June 16, 2016 1 Comment
Dawn and I have a shared background in sports medicine, but she brings a unique perspective to today’s post: she is a woman, she is young, and she is still in training. I am none of these things!
If sports is a mirror of society, then it should come as no surprise that in our own professional world we may see phenomena such as gender bias. And for those of us who benefit from male privilege (me), Dawn’s post is a great reminder of the differential burden our female colleagues may face when trying to perform the same job duties as a man.
Here in the USA, 2016 is a particularly poignant moment in time: the Democratic party’s presumptive candidate for president is Hillary Clinton. Will that political ‘glass ceiling’ be shattered? What of our sports medicine colleagues who are women? Do they face their own glass ceilings?
I cede the dais to Dawn:
DT: It’s 1.30am on a Tuesday morning and I am wide awake. Ideas, thoughts, concepts are racing through my mind at a rate I could only dream of during normal hours. I don’t normally suffer with insomnia but I have just completed a particularly gruelling acute medical block whereby in 4 months I have worked 8 full weekends and a total of 32 nights. So as you can see my body clock is totally up the spout. There have been times when I have wondered why I chose this profession and how compatible it is with any sort of family or social life and times when I have marveled at what I feel can be the best ‘job’ in the world.
During these 4 months, Junior Doctors like myself across Britain have taken part in 6 days of industrial action in response to the proposed imposition of a contract they felt to be unsafe and unfair to patients, themselves and the NHS. One of the many complaints with regards to the new contract was the impact it could potentially have on women taking time out for maternity or to work less than full-time to raise a family.
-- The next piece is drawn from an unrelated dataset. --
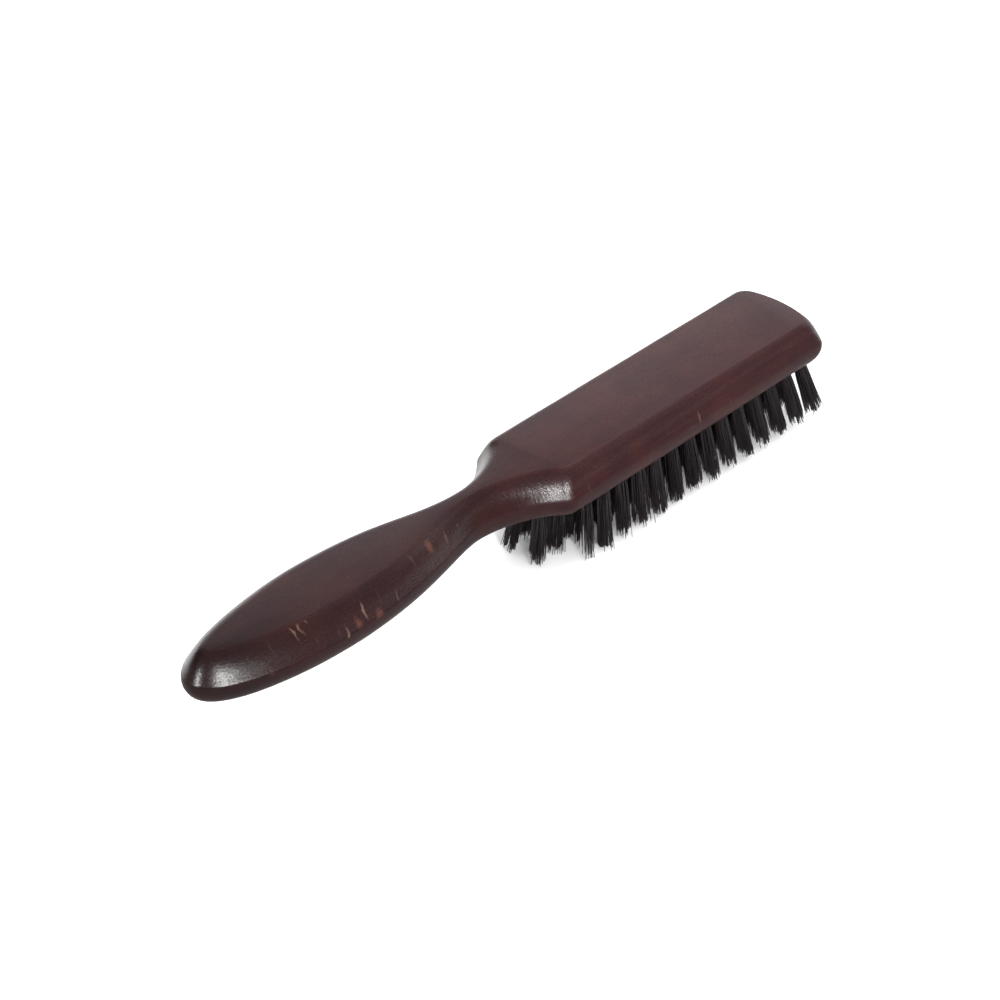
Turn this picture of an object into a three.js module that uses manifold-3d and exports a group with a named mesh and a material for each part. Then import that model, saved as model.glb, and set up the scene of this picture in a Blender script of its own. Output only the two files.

Indeed the governments own equality analysis summarised –
“While there are features of the new contract that impact disproportionately on women, of which some we expect to be advantageous and others disadvantageous, we do not consider that this would amount to indirect discrimination as the impacts can be comfortably justified”
I have never particularly considered myself a feminist but I do expect a fair contract and I don’t expect to be treated any differently to my male counterparts based on gender rather than clinical acumen.
Data derived from the Health and Social Care Annual Workforce Publication 2014 showed that 57% of all doctors in training are female. However things have not always been this way, in 1985 the year I was born, women made up only 16% of practicing doctors in the US. Some junior doctors are concerned that an unfair contract would send us backwards in terms of women in Medicine. Already prior to this new proposed contract, pay inequalities exist in medicine. A study published this week in the BMJ concluded that women doctors in the US earn less than their male counterparts even after adjusting for hours of work and specialty.